Generating iris images which look realistic is both an interesting and challenging problem. Most of the classical statistical models are not powerful enough to capture the complicated texture representation in iris images, and therefore fail to generate iris images which look realistic. In this work, we present a machine learning framework based on generative adversarial network (GAN), which is able to generate iris images sampled from a prior distribution (learned from a set of training images). We apply this framework to two popular iris databases, and generate images which look very realistic, and similar to the image distribution in those databases. Through experimental results, we show that the generated iris images have a good diversity, and are able to capture different part of the prior distribution.

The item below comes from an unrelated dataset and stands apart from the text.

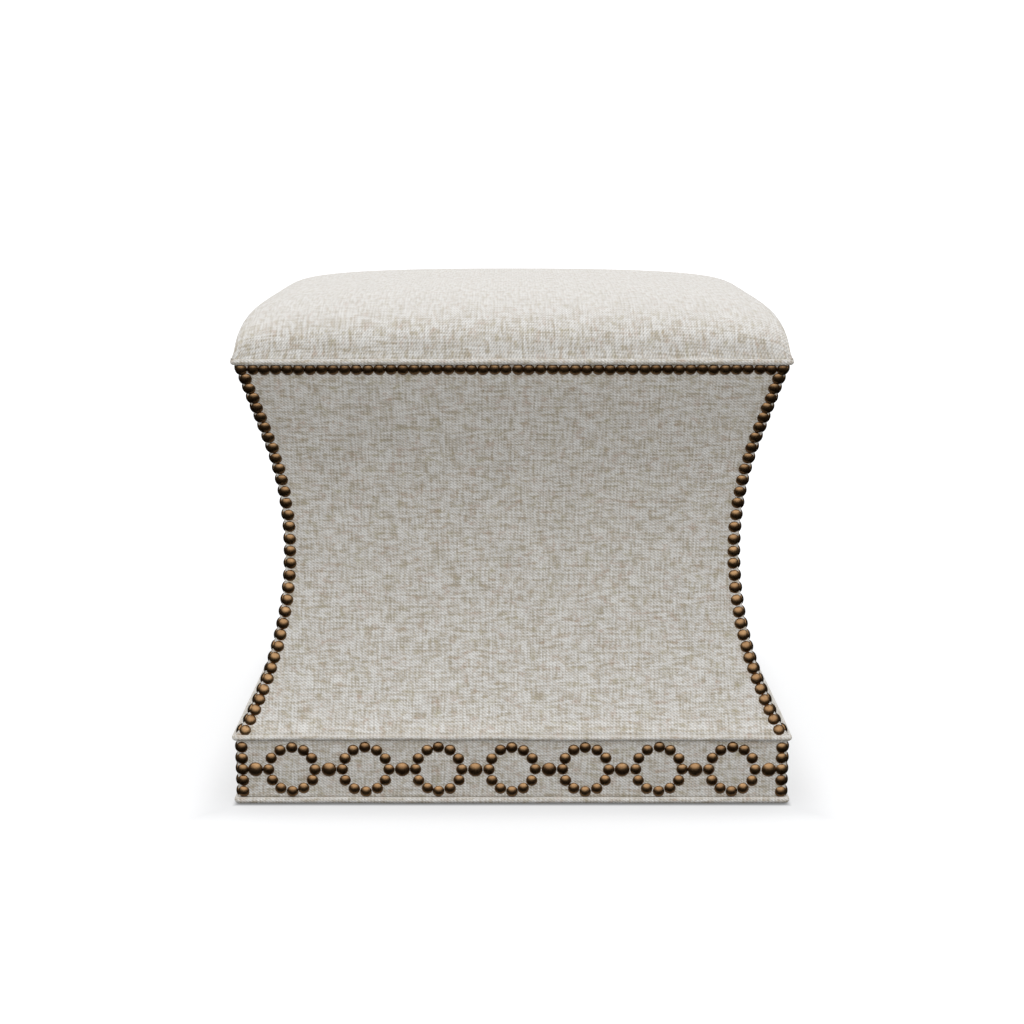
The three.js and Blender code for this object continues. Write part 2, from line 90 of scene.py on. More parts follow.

Finger-GAN: Generating Realistic Fingerprint Images Using Connectivity Imposed GAN

Generating realistic biometric images has been an interesting and, at the same time, challenging problem. Classical statistical models fail to generate realistic-looking fingerprint images, as they are not powerful enough to capture the complicated texture representation in fingerprint images. In this work, we present a machine learning framework based on generative adversarial networks (GAN), which is able to generate fingerprint images sampled from a prior distribution (learned from a set of training images). We also add a suitable regularization term to the loss function, to impose the connectivity of generated fingerprint images. This is highly desirable for fingerprints, as the lines in each finger are usually connected. We apply this framework to two popular fingerprint databases, and generate images which look very realistic, and similar to the samples in those databases. Through experimental results, we show that the generated fingerprint images have a good diversity, and are able to capture different parts of the prior distribution. We also evaluate the Frechet Inception distance (FID) of our proposed model, and show that our model is able to achieve good quantitative performance in terms of this score.